>> Begin Dataset section
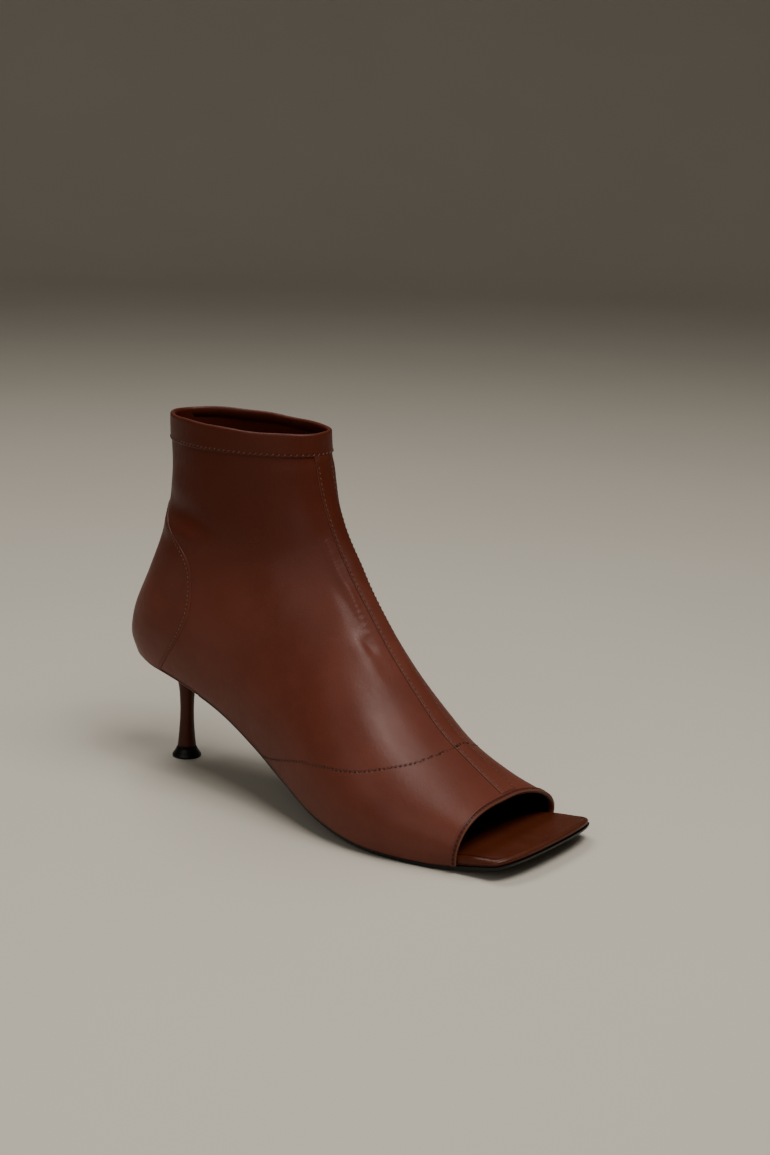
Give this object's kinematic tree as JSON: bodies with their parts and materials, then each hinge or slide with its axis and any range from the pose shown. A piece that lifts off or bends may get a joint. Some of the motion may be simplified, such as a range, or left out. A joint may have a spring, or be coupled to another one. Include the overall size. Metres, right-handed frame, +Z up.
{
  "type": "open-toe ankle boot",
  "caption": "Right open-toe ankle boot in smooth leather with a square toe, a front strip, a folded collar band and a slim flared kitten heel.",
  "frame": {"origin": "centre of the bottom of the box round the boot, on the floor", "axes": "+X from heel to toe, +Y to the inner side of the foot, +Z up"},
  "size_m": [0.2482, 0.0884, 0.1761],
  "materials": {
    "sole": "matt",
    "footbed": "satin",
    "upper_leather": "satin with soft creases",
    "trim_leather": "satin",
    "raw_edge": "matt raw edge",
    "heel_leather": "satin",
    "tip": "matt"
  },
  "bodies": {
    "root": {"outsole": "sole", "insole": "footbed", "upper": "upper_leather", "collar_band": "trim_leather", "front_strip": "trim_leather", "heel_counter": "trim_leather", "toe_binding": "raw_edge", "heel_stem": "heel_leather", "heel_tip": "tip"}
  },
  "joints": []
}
>> End Dataset section
→ **The problem**:
Reproduce the complete data exactly as presented above.

→ **Exercise output**:
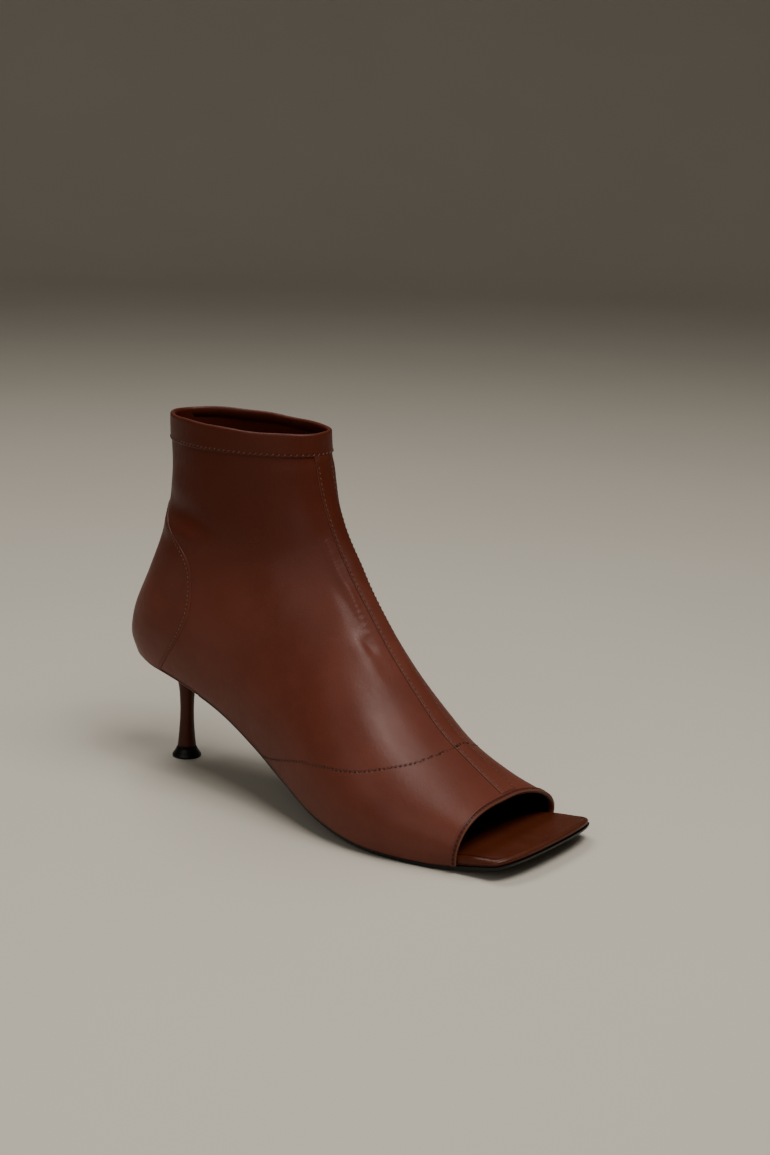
Give this object's kinematic tree as JSON: bodies with their parts and materials, then each hinge or slide with its axis and any range from the pose shown. A piece that lifts off or bends may get a joint. Some of the motion may be simplified, such as a range, or left out. A joint may have a spring, or be coupled to another one. Include the overall size. Metres, right-handed frame, +Z up.
{
  "type": "open-toe ankle boot",
  "caption": "Right open-toe ankle boot in smooth leather with a square toe, a front strip, a folded collar band and a slim flared kitten heel.",
  "frame": {"origin": "centre of the bottom of the box round the boot, on the floor", "axes": "+X from heel to toe, +Y to the inner side of the foot, +Z up"},
  "size_m": [0.2482, 0.0884, 0.1761],
  "materials": {
    "sole": "matt",
    "footbed": "satin",
    "upper_leather": "satin with soft creases",
    "trim_leather": "satin",
    "raw_edge": "matt raw edge",
    "heel_leather": "satin",
    "tip": "matt"
  },
  "bodies": {
    "root": {"outsole": "sole", "insole": "footbed", "upper": "upper_leather", "collar_band": "trim_leather", "front_strip": "trim_leather", "heel_counter": "trim_leather", "toe_binding": "raw_edge", "heel_stem": "heel_leather", "heel_tip": "tip"}
  },
  "joints": []
}